Auszug aus den Erwägungen:

                      Considérant en droit:

Erwägung 1

    1.- L'action en dommages-intérêts et en réparation du tort moral
des recourants a été intentée à la suite d'un accident du 9 août 1961
causé par un véhicule automobile. Elle se prescrit par deux ans à partir
du jour où ils ont eu connaissance du dommage et de la personne qui en
est responsable, conformément à l'art. 83 al. 1 LCR, entrée en vigueur
le 1er janvier 1960. La seconde phrase de cette disposition prévoit que
"si les dommages-intérêts dérivent d'un acte punissable soumis par les
lois pénales à une prescription de plus longue durée, cette prescription
s'applique à l'action civile". Ce texte est identique à celui de l'art. 60
al. 2 CO, repris de l'art. 69 du code de 1881. La jurisprudence relative
à l'art. 60 al. 2 CO peut donc servir à son interprétation.

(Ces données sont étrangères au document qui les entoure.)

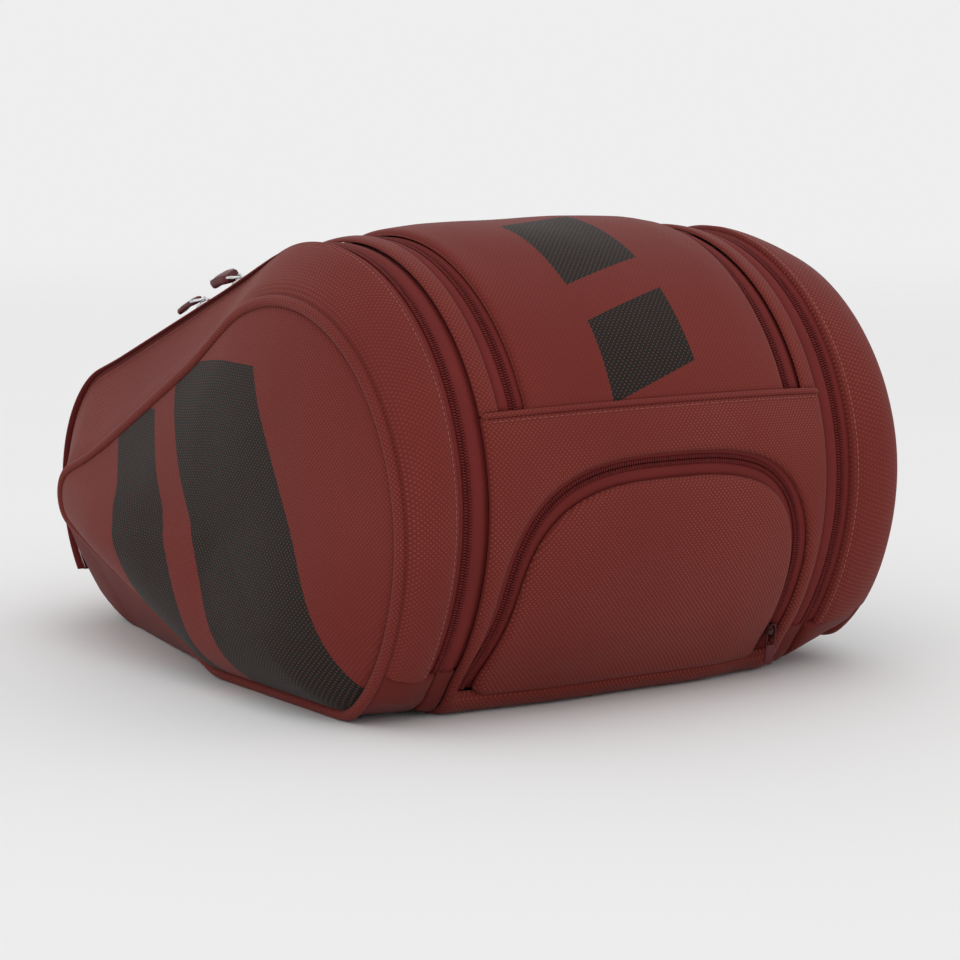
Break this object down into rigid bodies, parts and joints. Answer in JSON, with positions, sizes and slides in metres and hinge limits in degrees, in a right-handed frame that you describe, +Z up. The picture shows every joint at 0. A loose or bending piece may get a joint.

    L'application de l'art. 60 al. 2 CO ne suppose pas qu'une
poursuite pénale ait été engagée (RO 44 II 178, 45 II 329, 60 II 35,
62 II 283/284). Il suffit que les dommages-intérêts dérivent d'un acte
punissable et que le délai de prescription de l'action pénale soit plus
long que celui de l'action civile. Lorsqu'un délit ne se poursuit que
sur plainte, on est en présence d'un acte punissable - et la durée de
la prescription pénale entre en ligne de compte - même si la plainte n'a
pas été déposée (JdT 1932 I 579, RO 77 II 317). La plainte, en effet, est
une condition de l'exercice de l'action publique et non de punissabilité
(RO 81 IV 92 ss. consid. 3). A moins que le juge pénal ait prononcé une
condamnation ou un acquittement, le juge civil décide librement si l'acte
de l'auteur constitue une infraction à la loi pénale (RO 44 II 178, 66
II 160). Possède-t-il également cette compétence lorsque la poursuite
pénale est arrêtée par une ordonnance de non-lieu? Dans l'arrêt Perrin
(RO 77 II 319), le Tribunal fédéral a relevé que la condition même
de l'application de l'art. 60 al. 2 CO, soit l'existence d'un acte
punissable, faisait défaut quand le juge pénal avait rendu un non-lieu. Il
se référait à l'arrêt Jobas (RO 62 II 283) qui envisage le cas d'un
non-lieu prononcé en raison de l'extinction de l'action pénale dont la
prescription est acquise. Selon la jurisprudence récente (RO 91 II 431),
le lésé a la faculté de reporter le terme du délai de prescription de
l'action civile au-delà du moment où survient la prescription pénale,
s'il interrompt cette dernière par l'un des actes prévus par l'art.
135 CO. Dès lors, un non-lieu fondé sur l'extinction de l'action pénale
pour cause de prescription n'empêche plus le juge civil de rechercher
si "les dommages-intérêts dérivent d'un acte punissable soumis par les
lois pénales à une prescription de plus longue durée". Dans d'autres
arrêts, le Tribunal fédéral a considéré que la décision de non-lieu,
qui n'acquiert pas force de chose jugée, ne liait pas le juge civil;
cet effet se produirait uniquement si le non-lieu émane du juge pénal
statuant sur l'existence même de l'action publique (RO 55 II 26, JdT 1944
I 466). Il s'est prononcé dans le même sens à propos de l'interprétation
de l'art. 6 al. 3 de la loi fédérale sur la responsabilité des fabricants,
du 25 juin 1881, qui étend l'obligation du fabricant de réparer le dommage
subi par l'employé "dans le cas où la lésion corporelle ou la mort de la
victime a été causée par un acte du fabricant, susceptible de faire l'objet
d'une action au pénal" (RO 16 p. 155/156, 26 II 174, 28 II 227/228).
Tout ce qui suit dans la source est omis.